### WHAT IS REQUIRED
Would you quote the material below in full and unchanged?

Parts and joints as JSON
· · · ·

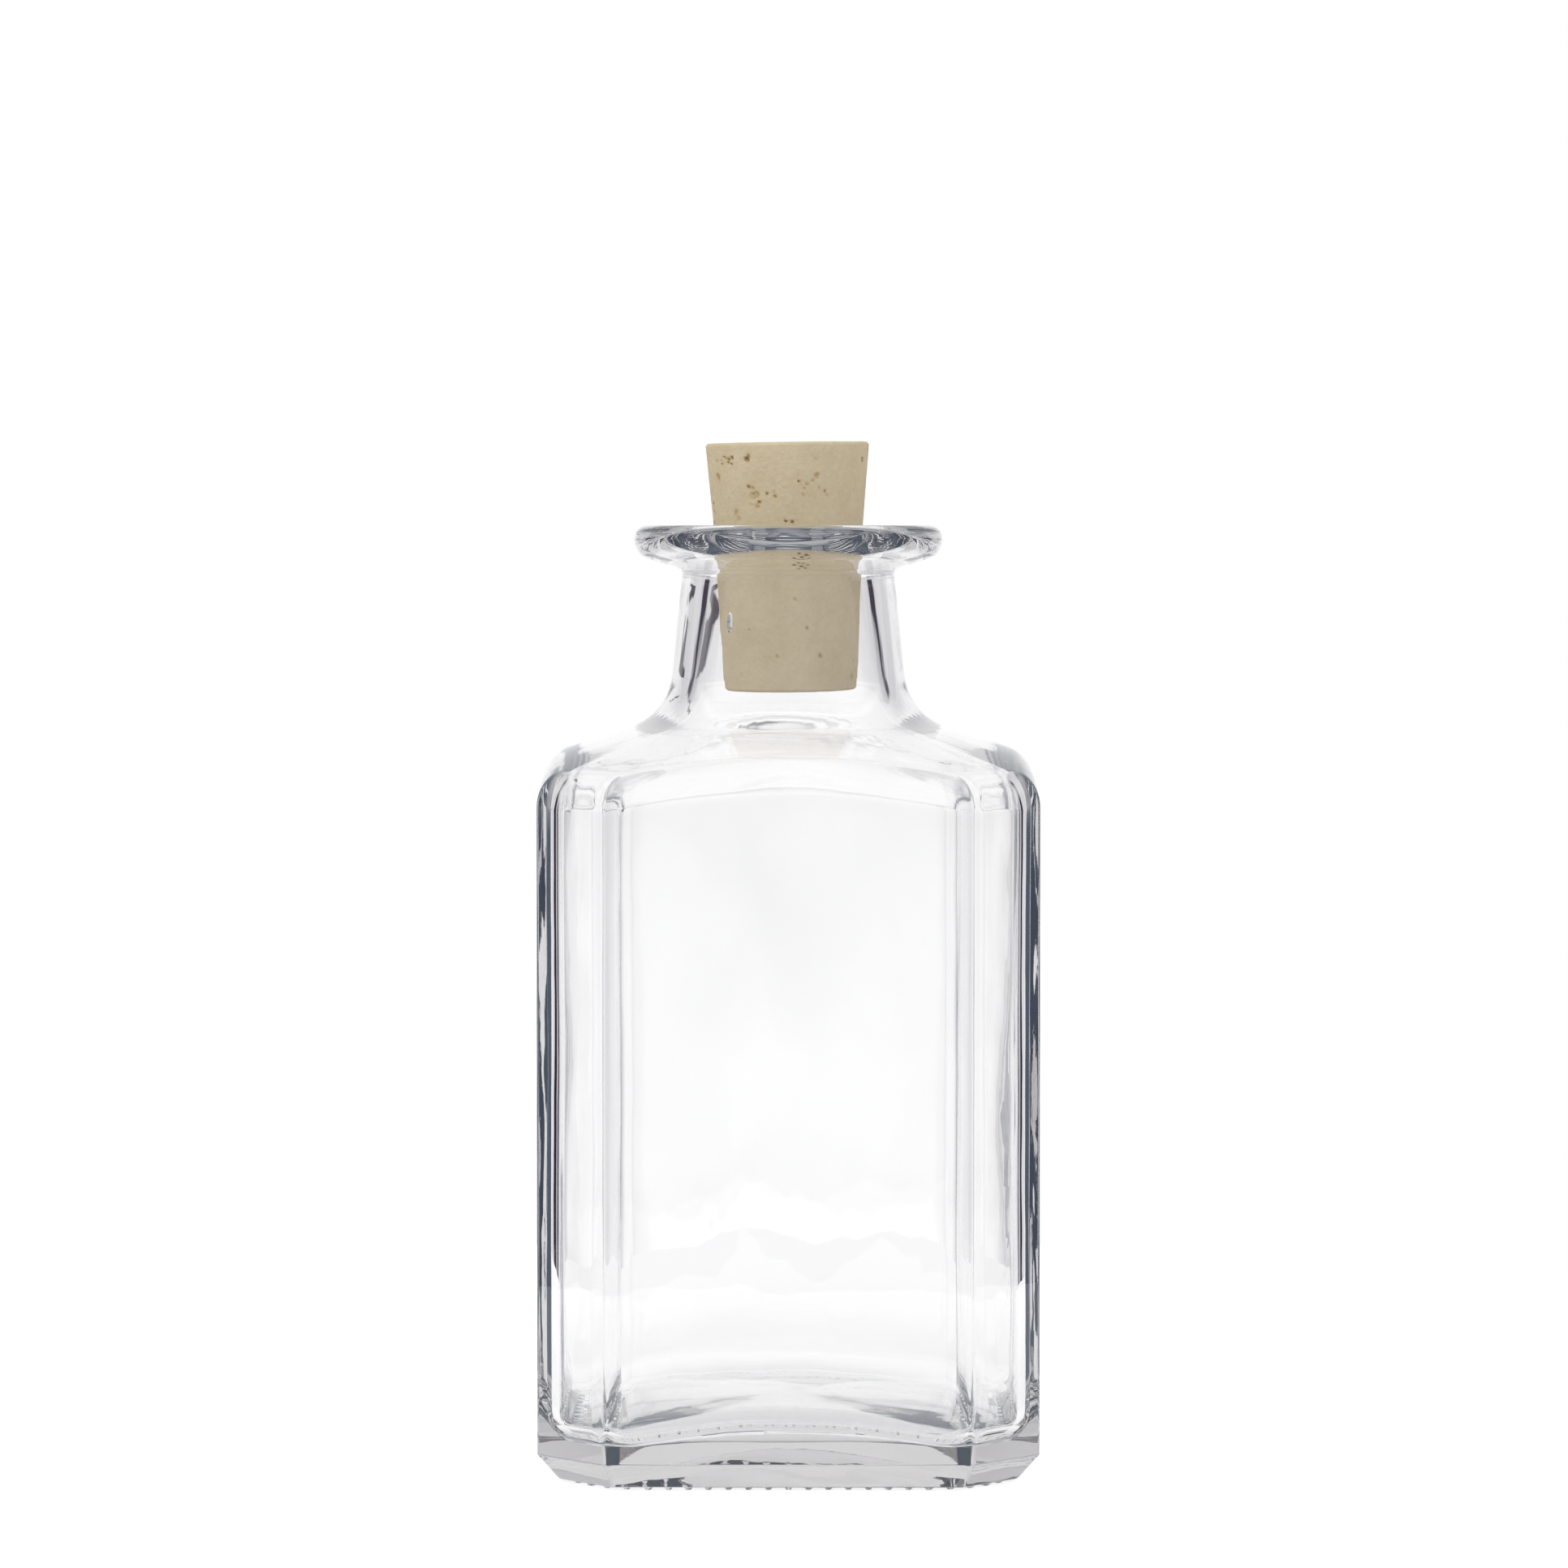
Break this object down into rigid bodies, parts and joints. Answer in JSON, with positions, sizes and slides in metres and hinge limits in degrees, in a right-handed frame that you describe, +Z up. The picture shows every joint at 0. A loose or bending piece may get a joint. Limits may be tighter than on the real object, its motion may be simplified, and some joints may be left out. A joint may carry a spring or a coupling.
{
  "type": "square glass bottle",
  "caption": "Square clear glass bottle with cut corners, a sloping shoulder, a round neck, a flanged lip and a tapered natural cork that lifts out.",
  "frame": {"origin": "on the surface that the bottle stands on, under the middle of its foot", "axes": "+Z up along the bottle's axis, +X to the right and -Y towards the viewer of the picture, each square to a panel"},
  "size_m": [0.0612, 0.0612, 0.1271],
  "materials": {
    "clear_glass": "fire-polished colourless moulded glass",
    "natural_cork": "sanded natural cork with small bark pits, unwaxed"
  },
  "bodies": {
    "bottle": {"glass_bottle": "clear_glass"},
    "cork": {"cork_stopper": "natural_cork"}
  },
  "joints": [
    {"name": "cork_lift", "type": "slide", "parent": "bottle", "child": "cork", "axis": [0, 0, 1], "range_m": [0, 0.045]}
  ]
}
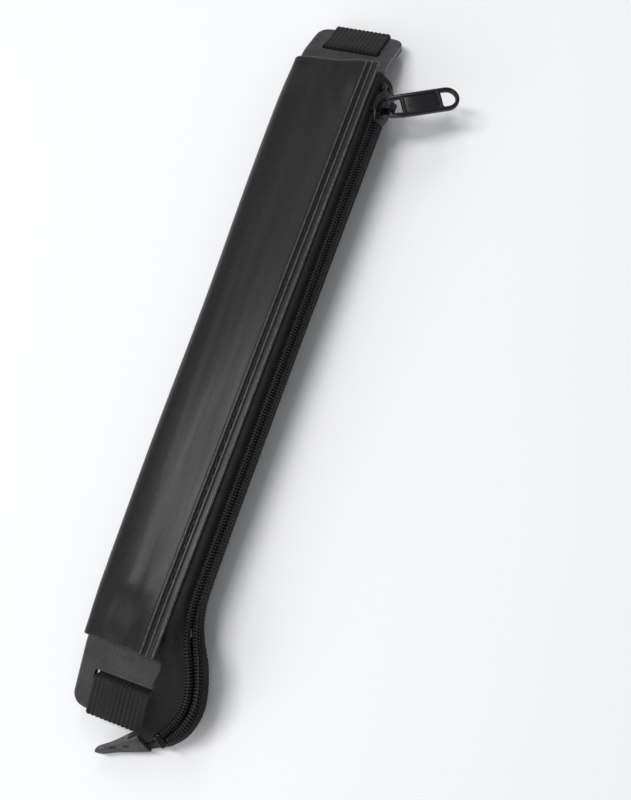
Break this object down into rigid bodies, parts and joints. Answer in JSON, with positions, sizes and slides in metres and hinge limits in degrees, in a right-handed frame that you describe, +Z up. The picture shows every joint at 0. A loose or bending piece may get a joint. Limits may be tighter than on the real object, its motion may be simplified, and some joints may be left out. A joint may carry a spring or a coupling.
{
  "type": "fountain pen case",
  "caption": "Slim black leather fountain pen pouch with a zipper along one side and an elastic band on its back plate for strapping to a notebook.",
  "frame": {"origin": "middle of the underside of the elastic band's outer run, which is what the case lies on", "axes": "+Y along the pouch towards the closed end of the zipper, +Z up out of the front panel, +X towards the zipper"},
  "size_m": [0.0616, 0.2619, 0.0222],
  "materials": {
    "leather": "smooth satin, finely grained",
    "stiffener": "plain board, sealed inside",
    "lining": "thin woven cloth",
    "tape": "herringbone weave",
    "coil": "satin nylon coil",
    "thread": "waxed thread",
    "stop_metal": "black, satin",
    "slider_metal": "black, glossy",
    "pull_metal": "black, glossy",
    "elastic": "ribbed knitted elastic"
  },
  "bodies": {
    "case": {"rear_skin": "leather", "front_skin": "leather", "plate_stiffener": "stiffener", "front_panel": "leather", "pocket_lining": "lining", "top_hem": "leather", "bottom_hem": "leather", "zipper_tape_front": "tape", "zipper_tape_back": "tape", "coil_front": "coil", "coil_back": "coil", "coil_cord_front": "thread", "coil_cord_back": "thread", "top_stop_front": "stop_metal", "top_stop_back": "stop_metal", "bottom_stop": "stop_metal", "end_tab": "leather", "elastic_band": "elastic", "band_splice": "elastic", "edge_stitches": "thread", "tuck_stitches": "thread", "tape_stitches": "thread", "top_hem_stitches": "thread", "bottom_hem_stitches": "thread", "splice_stitches": "thread"},
    "slider": {"slider_body": "slider_metal", "slider_bail": "slider_metal"},
    "pull": {"pull_tab": "pull_metal"}
  },
  "joints": [
    {"name": "slider_travel", "type": "slide", "parent": "case", "child": "slider", "axis": [-0.0209, -0.9998, 0], "range_m": [0, 0.158]},
    {"name": "pull_swing", "type": "hinge", "parent": "slider", "child": "pull", "pos_m": [0.02366, 0.08842, 0.0194], "axis": [0.5, -0.866, 0], "range_deg": [-10, 110]}
  ]
}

· · · ·

### WRITTEN REPLY
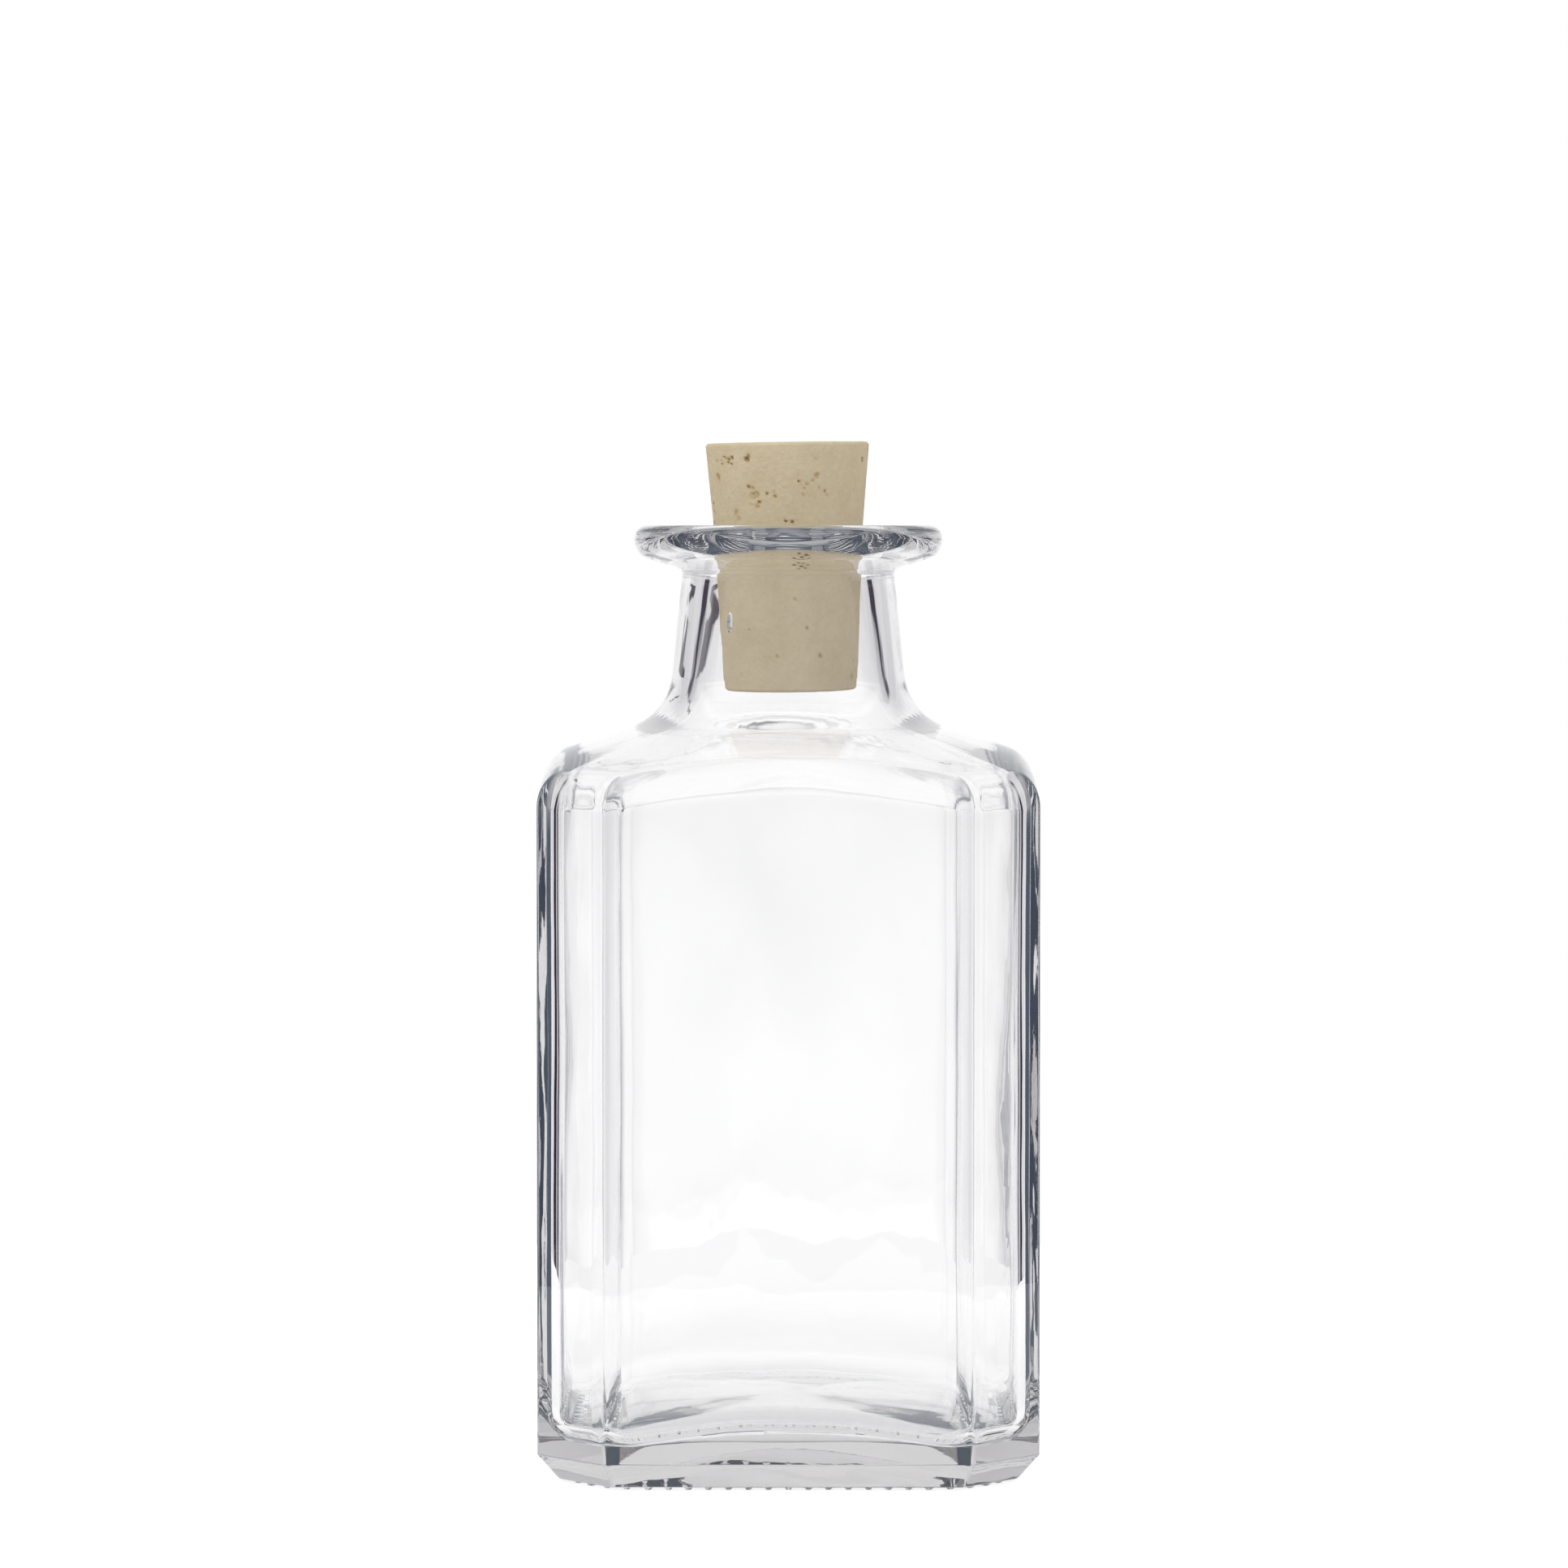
Break this object down into rigid bodies, parts and joints. Answer in JSON, with positions, sizes and slides in metres and hinge limits in degrees, in a right-handed frame that you describe, +Z up. The picture shows every joint at 0. A loose or bending piece may get a joint. Limits may be tighter than on the real object, its motion may be simplified, and some joints may be left out. A joint may carry a spring or a coupling.
{
  "type": "square glass bottle",
  "caption": "Square clear glass bottle with cut corners, a sloping shoulder, a round neck, a flanged lip and a tapered natural cork that lifts out.",
  "frame": {"origin": "on the surface that the bottle stands on, under the middle of its foot", "axes": "+Z up along the bottle's axis, +X to the right and -Y towards the viewer of the picture, each square to a panel"},
  "size_m": [0.0612, 0.0612, 0.1271],
  "materials": {
    "clear_glass": "fire-polished colourless moulded glass",
    "natural_cork": "sanded natural cork with small bark pits, unwaxed"
  },
  "bodies": {
    "bottle": {"glass_bottle": "clear_glass"},
    "cork": {"cork_stopper": "natural_cork"}
  },
  "joints": [
    {"name": "cork_lift", "type": "slide", "parent": "bottle", "child": "cork", "axis": [0, 0, 1], "range_m": [0, 0.045]}
  ]
}
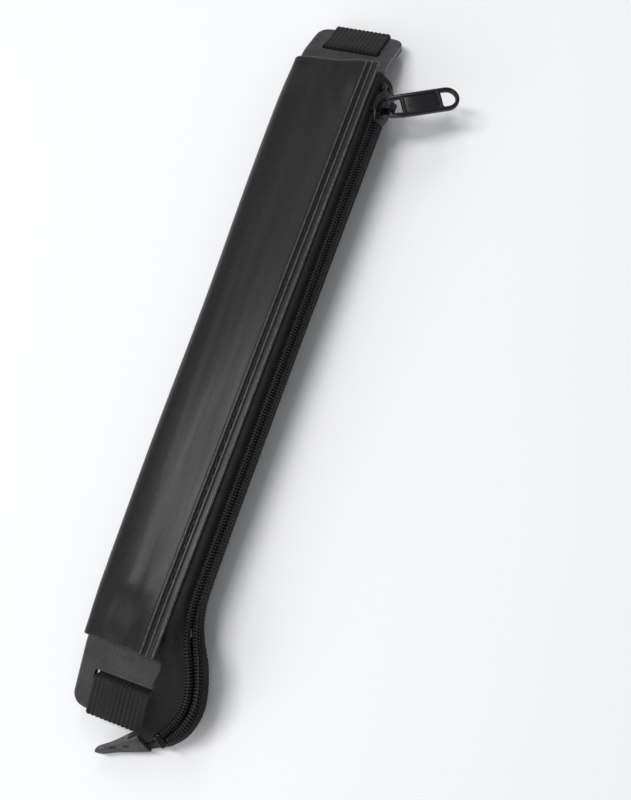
Break this object down into rigid bodies, parts and joints. Answer in JSON, with positions, sizes and slides in metres and hinge limits in degrees, in a right-handed frame that you describe, +Z up. The picture shows every joint at 0. A loose or bending piece may get a joint. Limits may be tighter than on the real object, its motion may be simplified, and some joints may be left out. A joint may carry a spring or a coupling.
{
  "type": "fountain pen case",
  "caption": "Slim black leather fountain pen pouch with a zipper along one side and an elastic band on its back plate for strapping to a notebook.",
  "frame": {"origin": "middle of the underside of the elastic band's outer run, which is what the case lies on", "axes": "+Y along the pouch towards the closed end of the zipper, +Z up out of the front panel, +X towards the zipper"},
  "size_m": [0.0616, 0.2619, 0.0222],
  "materials": {
    "leather": "smooth satin, finely grained",
    "stiffener": "plain board, sealed inside",
    "lining": "thin woven cloth",
    "tape": "herringbone weave",
    "coil": "satin nylon coil",
    "thread": "waxed thread",
    "stop_metal": "black, satin",
    "slider_metal": "black, glossy",
    "pull_metal": "black, glossy",
    "elastic": "ribbed knitted elastic"
  },
  "bodies": {
    "case": {"rear_skin": "leather", "front_skin": "leather", "plate_stiffener": "stiffener", "front_panel": "leather", "pocket_lining": "lining", "top_hem": "leather", "bottom_hem": "leather", "zipper_tape_front": "tape", "zipper_tape_back": "tape", "coil_front": "coil", "coil_back": "coil", "coil_cord_front": "thread", "coil_cord_back": "thread", "top_stop_front": "stop_metal", "top_stop_back": "stop_metal", "bottom_stop": "stop_metal", "end_tab": "leather", "elastic_band": "elastic", "band_splice": "elastic", "edge_stitches": "thread", "tuck_stitches": "thread", "tape_stitches": "thread", "top_hem_stitches": "thread", "bottom_hem_stitches": "thread", "splice_stitches": "thread"},
    "slider": {"slider_body": "slider_metal", "slider_bail": "slider_metal"},
    "pull": {"pull_tab": "pull_metal"}
  },
  "joints": [
    {"name": "slider_travel", "type": "slide", "parent": "case", "child": "slider", "axis": [-0.0209, -0.9998, 0], "range_m": [0, 0.158]},
    {"name": "pull_swing", "type": "hinge", "parent": "slider", "child": "pull", "pos_m": [0.02366, 0.08842, 0.0194], "axis": [0.5, -0.866, 0], "range_deg": [-10, 110]}
  ]
}